Many clerics could relate stories that are personal which might be beneficial to the public, especially parishioners who would welcome some insight into the day to day experiences of their priests and deacons seeing how ordained life is more than altar commitments or just parish work. Evangelization is the most critical need in the world today; be it from clerics or lay-people. Reaching out to the disenfranchised and those who are just on the fringe of the church’s inner circle who don’t quite feel that they are an important part of God’s Kingdom must be assured that their place in the Church is as important as the ordained/religious components. Christ came that all might have salvation and part of that essence is reaching those who are unsure or frightened and timid. This is one reason this writing might reach just one person who is not certain about the church and might seek the friendship of priests or deacons that really are human vessels of God’s Kingdom.

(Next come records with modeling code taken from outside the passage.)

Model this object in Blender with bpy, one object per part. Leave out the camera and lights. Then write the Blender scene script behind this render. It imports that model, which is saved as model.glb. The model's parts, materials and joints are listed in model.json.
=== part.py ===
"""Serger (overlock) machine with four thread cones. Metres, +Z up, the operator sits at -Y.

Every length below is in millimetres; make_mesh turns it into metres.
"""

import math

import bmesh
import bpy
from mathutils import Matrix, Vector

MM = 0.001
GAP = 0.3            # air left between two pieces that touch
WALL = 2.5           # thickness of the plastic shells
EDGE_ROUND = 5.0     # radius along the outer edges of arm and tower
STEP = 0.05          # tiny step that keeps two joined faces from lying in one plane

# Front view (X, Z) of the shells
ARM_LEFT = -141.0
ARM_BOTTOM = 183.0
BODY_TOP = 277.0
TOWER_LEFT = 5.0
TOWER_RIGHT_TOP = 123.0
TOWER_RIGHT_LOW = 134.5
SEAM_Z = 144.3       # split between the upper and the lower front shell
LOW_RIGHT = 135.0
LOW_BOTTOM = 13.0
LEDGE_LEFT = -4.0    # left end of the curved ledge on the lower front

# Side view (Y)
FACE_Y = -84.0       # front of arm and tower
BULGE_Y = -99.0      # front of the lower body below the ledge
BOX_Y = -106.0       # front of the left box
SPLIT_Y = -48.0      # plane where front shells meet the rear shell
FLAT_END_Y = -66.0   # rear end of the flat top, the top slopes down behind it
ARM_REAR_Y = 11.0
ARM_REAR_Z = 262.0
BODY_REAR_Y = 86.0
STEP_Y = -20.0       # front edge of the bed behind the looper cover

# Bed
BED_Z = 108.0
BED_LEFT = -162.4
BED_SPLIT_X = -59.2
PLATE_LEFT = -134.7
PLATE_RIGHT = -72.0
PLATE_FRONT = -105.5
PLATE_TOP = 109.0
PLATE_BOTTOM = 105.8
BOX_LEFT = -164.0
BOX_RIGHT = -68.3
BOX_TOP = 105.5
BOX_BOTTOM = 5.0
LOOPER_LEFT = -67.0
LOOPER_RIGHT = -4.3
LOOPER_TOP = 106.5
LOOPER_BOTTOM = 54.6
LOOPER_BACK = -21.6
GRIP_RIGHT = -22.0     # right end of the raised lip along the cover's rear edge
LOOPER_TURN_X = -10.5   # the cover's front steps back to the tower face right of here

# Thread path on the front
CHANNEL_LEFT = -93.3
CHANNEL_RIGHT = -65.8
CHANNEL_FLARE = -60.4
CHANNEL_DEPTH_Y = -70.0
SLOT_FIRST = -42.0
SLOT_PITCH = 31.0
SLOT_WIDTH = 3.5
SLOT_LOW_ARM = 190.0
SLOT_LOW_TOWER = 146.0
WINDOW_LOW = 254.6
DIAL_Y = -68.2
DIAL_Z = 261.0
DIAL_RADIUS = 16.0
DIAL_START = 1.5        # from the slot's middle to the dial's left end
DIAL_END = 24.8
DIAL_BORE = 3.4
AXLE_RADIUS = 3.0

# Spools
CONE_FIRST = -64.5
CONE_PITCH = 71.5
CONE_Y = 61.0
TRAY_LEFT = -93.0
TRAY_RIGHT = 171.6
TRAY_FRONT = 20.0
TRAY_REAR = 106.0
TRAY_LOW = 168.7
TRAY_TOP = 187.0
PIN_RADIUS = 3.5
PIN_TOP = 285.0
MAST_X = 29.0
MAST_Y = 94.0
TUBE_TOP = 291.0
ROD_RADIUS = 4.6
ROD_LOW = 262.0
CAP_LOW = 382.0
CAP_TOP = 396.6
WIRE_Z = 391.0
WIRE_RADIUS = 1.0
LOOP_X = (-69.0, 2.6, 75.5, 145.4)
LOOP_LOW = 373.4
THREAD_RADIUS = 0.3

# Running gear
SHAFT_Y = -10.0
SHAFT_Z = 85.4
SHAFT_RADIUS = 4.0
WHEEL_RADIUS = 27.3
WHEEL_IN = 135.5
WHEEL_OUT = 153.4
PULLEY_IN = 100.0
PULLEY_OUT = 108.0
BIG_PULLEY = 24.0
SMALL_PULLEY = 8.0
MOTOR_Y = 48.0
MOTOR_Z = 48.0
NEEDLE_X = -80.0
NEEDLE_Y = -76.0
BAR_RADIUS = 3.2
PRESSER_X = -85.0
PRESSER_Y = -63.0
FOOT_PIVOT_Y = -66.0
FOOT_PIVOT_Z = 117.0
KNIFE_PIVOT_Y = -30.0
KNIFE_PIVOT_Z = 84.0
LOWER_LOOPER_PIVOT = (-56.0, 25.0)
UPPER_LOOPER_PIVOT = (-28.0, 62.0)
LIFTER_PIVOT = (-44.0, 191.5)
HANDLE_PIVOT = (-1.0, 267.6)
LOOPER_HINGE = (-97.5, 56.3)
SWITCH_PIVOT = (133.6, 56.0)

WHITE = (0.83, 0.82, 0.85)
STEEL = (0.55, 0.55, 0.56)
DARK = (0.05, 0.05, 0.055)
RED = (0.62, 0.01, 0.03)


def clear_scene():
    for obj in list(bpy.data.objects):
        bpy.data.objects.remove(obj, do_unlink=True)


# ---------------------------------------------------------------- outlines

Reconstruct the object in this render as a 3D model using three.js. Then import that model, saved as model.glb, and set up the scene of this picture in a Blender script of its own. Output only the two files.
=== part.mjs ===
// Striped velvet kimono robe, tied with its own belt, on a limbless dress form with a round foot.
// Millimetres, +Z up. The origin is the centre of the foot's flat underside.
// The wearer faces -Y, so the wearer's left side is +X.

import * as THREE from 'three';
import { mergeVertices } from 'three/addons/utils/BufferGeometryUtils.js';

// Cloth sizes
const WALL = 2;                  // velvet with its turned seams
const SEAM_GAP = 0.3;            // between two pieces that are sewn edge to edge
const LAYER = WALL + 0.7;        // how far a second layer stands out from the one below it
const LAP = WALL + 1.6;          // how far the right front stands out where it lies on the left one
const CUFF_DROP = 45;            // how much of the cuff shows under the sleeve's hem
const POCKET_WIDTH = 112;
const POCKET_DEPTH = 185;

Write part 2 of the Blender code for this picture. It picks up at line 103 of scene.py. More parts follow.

As I write this reflection wondering of the task at hand, I am reminded of what I wrote back in the third paragraph; “I wonder how many persons, especially priests and deacons, try to discern the reason for their ultimate assignment that they would not have chosen on their own?” In the trek of life and the many avenues we may find ourselves how often we see the down-side of life’s failings, disappointments, and at times disastrous endings. Then the vision of Christ hanging on the cross, dying as He shed every drop of His Precious Blood, for you and me, and the thought of “what was all this for?” Can I or anyone say the assignment was wrong or not for me? Look again at the vision!
Then reflect on Matthew’s Gospel; “Come you blessed of my Father, for you saw me hungry, naked, sick, and in jail; and you came to my need and cared for me.” Perhaps no other words in scripture, no other means of ministry, and no other possibility of reaching those to whom we are sent can our ordination and the Sanctifying Grace from our Baptism have meaning than to do as we are sent. He will say; “Well done my son/daughter/“ “Enter into my Glory.”